Copy the data from the line that contains "before = set(bpy.data.objects)" to its last line, exactly, including both of those lines and leaving out everything before.
──────── Recorded information ────────
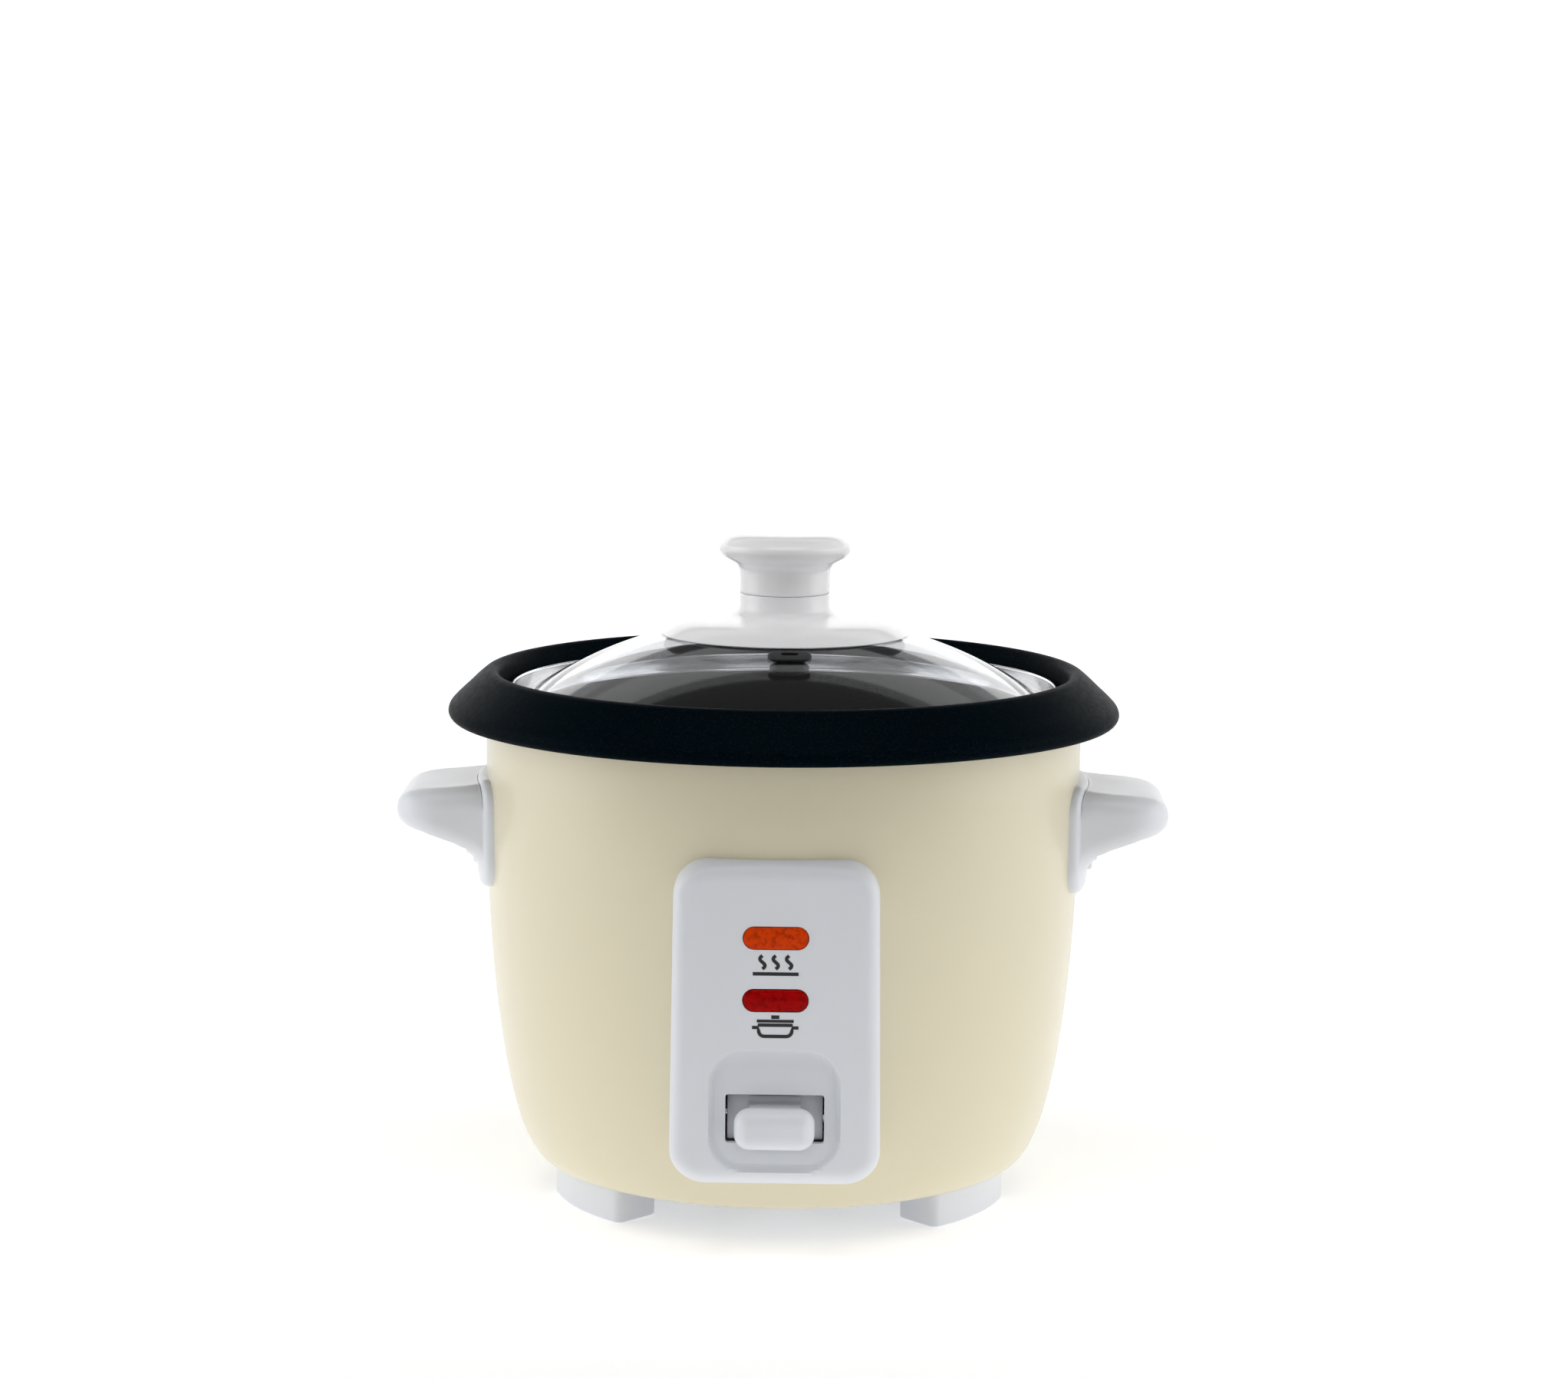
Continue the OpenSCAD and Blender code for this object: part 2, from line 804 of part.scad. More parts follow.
module pivot_pin() {
    color("silver")
        translate([-9.5, -pivot_y, pivot_z])
            rotate([0, 90, 0]) {
                cylinder(r = pin_r, h = 19, $fn = 48);
                cylinder(r = pin_r + 1, h = 1, $fn = 48);
            }
}

module lever_bracket() {
    web_z = tray_z - 1.2;
    color([0.75, 0.75, 0.7])
        difference() {
            union() {
                translate([-8.4, -pivot_y - 6, web_z])
                    cube([16.8, 12, 1.2]);
                both_sides()
                    translate([7.2, -pivot_y - 6, pivot_z - 5])
                        cube([1.2, 12, tray_z - pivot_z + 5]);
            }
            translate([-20, -pivot_y, pivot_z])
                rotate([0, 90, 0])
                    cylinder(r = pin_r, h = 40, $fn = 48);
        }
}

// return spring that pulls the lever's tail down to the base cover
module lever_spring() {
    color("gray")
        translate([0, lever_spring_y, 0])
            coil(2.6, 0.4, 7, body_base_z + cover_t, lever_tail_z - lever_t + 0.1);
}

module switch_block() {
    color([0.35, 0.2, 0.12])
        difference() {
            translate([14, -50, 24])
                cube([12, 30, 9]);
            for (y = [-46, -36, -26])
                translate([20, y, 23])
                    cylinder(r = 1.4, h = 12, $fn = 32);
        }
}

module contact_leaves() {
    color([0.8, 0.6, 0.3])
        for (y = [-46, -36]) {
            translate([10.2, y - 2.5, 33])
                cube([15, 5, 0.5]);
            translate([12, y, 33.5])
                cylinder(r = 1.6, h = 1, $fn = 32);
        }
}

module thermal_fuse() {
    color("tan")
        translate([-30, 8, tray_z - 2.5])
            rotate([90, 0, 0]) {
                cylinder(r = 2.1, h = 12, $fn = 32);
                translate([0, 0, -8])
                    cylinder(r = 0.6, h = 28, $fn = 24);
            }
}

module keep_warm_heater() {
    color([0.75, 0.68, 0.5])
        difference() {
            ring(tray_r + 1.1, tray_r + 0.05, 64, 82);
            translate([0, 60, 60])
                translate([-6, 0, 0])
                    cube([12, 40, 40]);
            translate([-18, -100, 60])
                cube([36, 40, 40]);
        }
}

// ---------- rear inlet ----------

module power_inlet() {
    color([0.12, 0.12, 0.12])
        difference() {
            union() {
                translate([-inlet_w / 2 + 1, inlet_back_y, inlet_z0 + 1])
                    cube([inlet_w - 2, 20, inlet_z1 - inlet_z0 - 2]);
                difference() {
                    rounded_plate(54, 54, inlet_z0 - 3, inlet_z1 + 3, 72, inlet_face_y, 6);
                    body_volume(0.02);
                }
            }
            translate([-inlet_w / 2 + 3.5, inlet_back_y + 3, inlet_z0 + 3.5])
                cube([inlet_w - 7, 40, inlet_z1 - inlet_z0 - 7]);
            both_sides()
                rod_y(inlet_screw_x, 60, inlet_mid_z, 1.5, 40);
            for (p = inlet_pins_at)
                rod_y(p[0], inlet_back_y - 1, p[1], 2, 10);
        }
}

module inlet_pins() {
    color([0.8, 0.75, 0.5])
        for (p = inlet_pins_at) {
            rod_y(p[0], inlet_back_y - 7, p[1], 2, 22);
            translate([p[0] - 2.4, inlet_back_y - 8, p[1] - 0.4])
                cube([4.8, 6, 0.8]);
        }
}

module inlet_screws() {
    color("silver")
        both_sides()
            translate([inlet_screw_x, inlet_face_y, inlet_mid_z])
                rotate([90, 0, 0])
                    screw(1.5, 9);
}

// ---------- handles ----------

// hollow grip with a base plate that follows the body, opening downwards
module handle_right() {
    wall = 2.4;
    color([0.93, 0.94, 0.96])
        difference() {
            union() {
                difference() {
                    intersection() {
                        handle_side(0);
                        handle_plan(0);
                    }
                    intersection() {
                        translate([0, 0, -wall])
                            handle_side(-1);
                        handle_plan(wall);
                    }
                }
                intersection() {
                    rotate([0, 0, 90])
                        rounded_plate(handle_plate_w, handle_plate_w - 4, 91, 122, -100, -70, 8);
                    body_volume(2.8);
                    translate([60, -40, 88])
                        cube([60, 80, 40]);
                }
                intersection() {
                    for (z = handle_screw_zs)
                        translate([70, 0, z])
                            rotate([0, 90, 0])
                                cylinder(r = 4, h = 26, $fn = 32);
                    body_volume(7);
                }
            }
            body_volume(0.02);
            for (z = handle_screw_zs)
                translate([70, 0, z])
                    rotate([0, 90, 0])
                        cylinder(r = 1.3, h = 22, $fn = 32);
        }
}

// side outline of the grip, seen along Y; drop = -1 opens it below
module handle_side(drop) {
    low = drop < 0 ? 20 : 0;
    translate([0, 40, 0])
        rotate([90, 0, 0])
            linear_extrude(80)
                polygon([
                    [80, handle_top_z + 1], [90, handle_top_z + 0.4], [100, handle_top_z - 0.2],
                    [106, handle_top_z - 1], [109.4, handle_top_z - 2.8], [handle_reach, 113.6],
                    [handle_reach, 111 - low], [109, 108.8 - low], [101, 105 - low],
                    [93.5, 102.6 - low], [88.3, 100.5 - low], [80, 99 - low]]);
}

// plan outline of the grip, narrowed by a wall
module handle_plan(wall) {
    corner = 12;
    reach = handle_reach - wall;
    half = handle_w / 2 - wall;
    translate([0, 0, 80])
        linear_extrude(60)
            union() {
                translate([70, -half])
                    square([reach - 70 - corner, 2 * half]);
                translate([70, -half + corner])
                    square([reach - 70, 2 * half - 2 * corner]);
                for (s = [-1, 1])
                    translate([reach - corner, s * (half - corner)])
                        circle(r = corner);
            }
}

module handle_left() {
    mirror([1, 0, 0])
        handle_right();
}

module handle_screws() {
    color("silver")
        both_sides()
            for (z = handle_screw_zs)
                translate([body_rad(z - screw_head) - shell_t - 0.05, 0, z])
                    rotate([0, 90, 0])
                        screw(1.3, 4.6);
}

// ---------- base ----------

module support_legs() {
    color("silver")
        around(leg_turns, leg_at)
            difference() {
                translate([0, 0, body_base_z + cover_t])
                    cylinder(r = leg_r, h = tray_z - body_base_z - cover_t, $fn = 48);
                translate([0, 0, body_base_z])
                    cylinder(r = 1.5, h = 12, $fn = 32);
            }
}

module base_cover() {
    slots = 8;
    color([0.8, 0.8, 0.8])
        difference() {
            union() {
                translate([0, 0, body_base_z])
                    cylinder(r = 66.1, h = cover_t);
                ring(65, 63.6, body_base_z, body_base_z + 4);
                around(foot_turns, foot_screw_at)
                    translate([0, 0, body_base_z])
                        cylinder(r = 3.6, h = 7, $fn = 48);
                translate([0, lever_spring_y, body_base_z])
                    cylinder(r = 1.9, h = 4, $fn = 48);
            }
            around(foot_turns, foot_screw_at)
                translate([0, 0, body_base_z - 1])
                    cylinder(r = 1.5, h = 7, $fn = 32);
            around(leg_turns, leg_at)
                translate([0, 0, body_base_z - 1])
                    cylinder(r = 1.7, h = 4, $fn = 32);
            for (i = [0 : slots - 1], at = [20, 34])
                rotate([0, 0, i * 360 / slots + 22.5])
                    translate([at, 0, body_base_z - 1]) {
                        translate([0, -2, 0])
                            cube([9, 4, 4]);
                        cylinder(r = 2, h = 4, $fn = 32);
                        translate([9, 0, 0])
                            cylinder(r = 2, h = 4, $fn = 32);
                    }
        }
}

module base_screws() {
    color("silver")
        around(leg_turns, leg_at)
            translate([0, 0, body_base_z])
                screw(1.5, 10);
}

// one foot: an arc-shaped block whose screw sits in a deep pocket
module foot(turn) {
    color([0.93, 0.94, 0.96])
        rotate([0, 0, turn])
            difference() {
                rotate([0, 0, -foot_span / 2])
                    rotate_extrude(angle = foot_span)
                        polygon([
                            [foot_in_r, 0.8], [foot_in_r + 0.8, 0], [foot_r - 0.8, 0], [foot_r, 0.8],
                            [foot_r + 0.3, body_base_z], [foot_in_r, body_base_z]]);
                translate([foot_screw_at, 0, -1]) {
                    cylinder(r = 4, h = 8, $fn = 48);
                    cylinder(r = 1.7, h = 20, $fn = 32);
                }
            }
}

module foot_left() {
    foot(foot_turns[1]);
}

module foot_right() {
    foot(foot_turns[0]);
}

module foot_rear() {
    foot(foot_turns[2]);
}

module foot_screws() {
    color("silver")
        around(foot_turns, foot_screw_at)
            translate([0, 0, 7])
                screw(1.5, 8);
}

// ---------- wires ----------

// each wire's corner points, rounded by a spline
wire_routes = [
    [[-7, 54, 27.6], [-9, 50, 24], [-20, 44, 19], [-30, 34, 17], [-34, 22, 22], [-30, 18, 34], [-30, 16, 41.5]],
    [[7, 54, 27.6], [9, 51, 25.5], [13, 47, 24], [13.5, 45, 27], [12, 44.4, 34]],
    [[20, -26, 23.5], [20, -24, 18], [16, -8, 16], [9, 16, 16], [-2, 34, 20], [-11, 43, 28], [-12, 44.4, 34]],
    [[-30, -12, 41.5], [-30, -16, 34], [-26, -30, 22], [-8, -34, 16], [14, -40, 17], [20, -46, 20], [20, -46, 23.5]]];
wire_r = 1;
wire_steps = 4;

// a point on the curve through four neighbours
function spline(a, b, c, d, t) =
    0.5 * (2 * b + (c - a) * t + (2 * a - 5 * b + 4 * c - d) * t * t + (3 * b - a - 3 * c + d) * t * t * t);
function wire_points(route) = concat(
    [for (i = [0 : len(route) - 2], s = [0 : wire_steps - 1])
        spline(
            route[max(i - 1, 0)], route[i], route[i + 1],
            route[min(i + 2, len(route) - 1)], s / wire_steps)],
    [route[len(route) - 1]]);
function unit(v) = v / norm(v);

// a round tube along a list of points
module tube(pts, r) {
    sides = 8;
    n = len(pts);
    ref = [0.13, 0.91, 0.39];
    rings = [for (i = [0 : n - 1])
        let (
            along = unit(pts[min(i + 1, n - 1)] - pts[max(i - 1, 0)]),
            across = unit(cross(along, ref)),
            up = cross(across, along))
        each [for (k = [0 : sides - 1]) pts[i] + r * (cos(360 * k / sides) * across + sin(360 * k / sides) * up)]];
    polyhedron(
        points = rings,
        faces = concat(
            [[for (k = [sides - 1 : -1 : 0]) k]],
            [for (i = [0 : n - 2], k = [0 : sides - 1])
                [i * sides + k, i * sides + (k + 1) % sides, (i + 1) * sides + (k + 1) % sides, (i + 1) * sides + k]],
            [[for (k = [0 : sides - 1]) (n - 1) * sides + k]]));
}

module internal_wires() {
    color([0.3, 0.3, 0.6])
        for (route = wire_routes)
            tube(wire_points(route), wire_r);
}

lid_glass();
lid_band();
knob_cap();
knob_base();
knob_gasket();
knob_washer();
knob_screw();
vent_eyelet();
inner_pan();
pan_floor();
pan_rim();
body_shell();
heat_tray();
heating_plate();
heating_element();
plate_standoffs();
plate_screws();
sensor_cap();
sensor_sleeve();
sensor_ferrite();
sensor_spring();
magnet();
magnet_rod();
control_panel();
panel_screws();
warm_lens();
cook_lens();
lamp_holder();
lamp_bulbs();
cook_key();
lever_arm();
pivot_pin();
lever_bracket();
lever_spring();
switch_block();
contact_leaves();
thermal_fuse();
keep_warm_heater();
power_inlet();
inlet_pins();
inlet_screws();
handle_left();
handle_right();
handle_screws();
support_legs();
base_cover();
base_screws();
foot_left();
foot_right();
foot_rear();
foot_screws();
internal_wires();
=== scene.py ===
"""Looks for a small rice cooker: enamelled drum, white mouldings, black pan and a glass lid."""
import json
import math

import bmesh
import bpy
from mathutils import Matrix, Vector


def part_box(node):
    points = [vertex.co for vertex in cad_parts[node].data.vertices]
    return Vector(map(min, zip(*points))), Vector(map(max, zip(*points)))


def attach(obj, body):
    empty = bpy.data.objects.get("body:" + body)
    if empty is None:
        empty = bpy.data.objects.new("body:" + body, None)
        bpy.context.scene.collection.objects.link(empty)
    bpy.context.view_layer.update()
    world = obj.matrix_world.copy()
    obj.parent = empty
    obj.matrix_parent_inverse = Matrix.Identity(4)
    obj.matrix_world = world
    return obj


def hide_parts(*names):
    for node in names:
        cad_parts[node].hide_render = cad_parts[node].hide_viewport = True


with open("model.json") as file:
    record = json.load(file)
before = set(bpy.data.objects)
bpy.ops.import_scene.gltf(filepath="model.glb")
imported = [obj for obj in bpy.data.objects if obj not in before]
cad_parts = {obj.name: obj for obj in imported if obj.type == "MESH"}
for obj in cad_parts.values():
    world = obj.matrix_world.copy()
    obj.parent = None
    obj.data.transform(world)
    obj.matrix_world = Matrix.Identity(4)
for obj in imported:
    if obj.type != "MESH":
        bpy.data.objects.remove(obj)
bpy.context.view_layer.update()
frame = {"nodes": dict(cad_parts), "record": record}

MM = 0.001
TAU = 2 * math.pi

# ---------- sizes read from the frame, in mm ----------


def span(node):
    """Lowest and highest corners of a CAD node in mm."""
    low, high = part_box(node)
    return low / MM, high / MM


shell_low, shell_high = span("body_shell")
PAN_NODES = [name for name in frame["nodes"] if name in ("inner_pan", "pan_floor", "pan_rim")]
panel_low, panel_high = span("control_panel")
REACH = span("handle_right")[1].x
cap_low, cap_high = span("knob_cap")
stem_low, stem_high = span("knob_base")
band_low, band_high = span("lid_band")
glass_low, glass_high = span("lid_glass")
key_low, key_high = span("cook_key")
vent_low, vent_high = span("vent_eyelet")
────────
◆ In response
before = set(bpy.data.objects)
bpy.ops.import_scene.gltf(filepath="model.glb")
imported = [obj for obj in bpy.data.objects if obj not in before]
cad_parts = {obj.name: obj for obj in imported if obj.type == "MESH"}
for obj in cad_parts.values():
    world = obj.matrix_world.copy()
    obj.parent = None
    obj.data.transform(world)
    obj.matrix_world = Matrix.Identity(4)
for obj in imported:
    if obj.type != "MESH":
        bpy.data.objects.remove(obj)
bpy.context.view_layer.update()
frame = {"nodes": dict(cad_parts), "record": record}

MM = 0.001
TAU = 2 * math.pi

# ---------- sizes read from the frame, in mm ----------


def span(node):
    """Lowest and highest corners of a CAD node in mm."""
    low, high = part_box(node)
    return low / MM, high / MM


shell_low, shell_high = span("body_shell")
PAN_NODES = [name for name in frame["nodes"] if name in ("inner_pan", "pan_floor", "pan_rim")]
panel_low, panel_high = span("control_panel")
REACH = span("handle_right")[1].x
cap_low, cap_high = span("knob_cap")
stem_low, stem_high = span("knob_base")
band_low, band_high = span("lid_band")
glass_low, glass_high = span("lid_glass")
key_low, key_high = span("cook_key")
vent_low, vent_high = span("vent_eyelet")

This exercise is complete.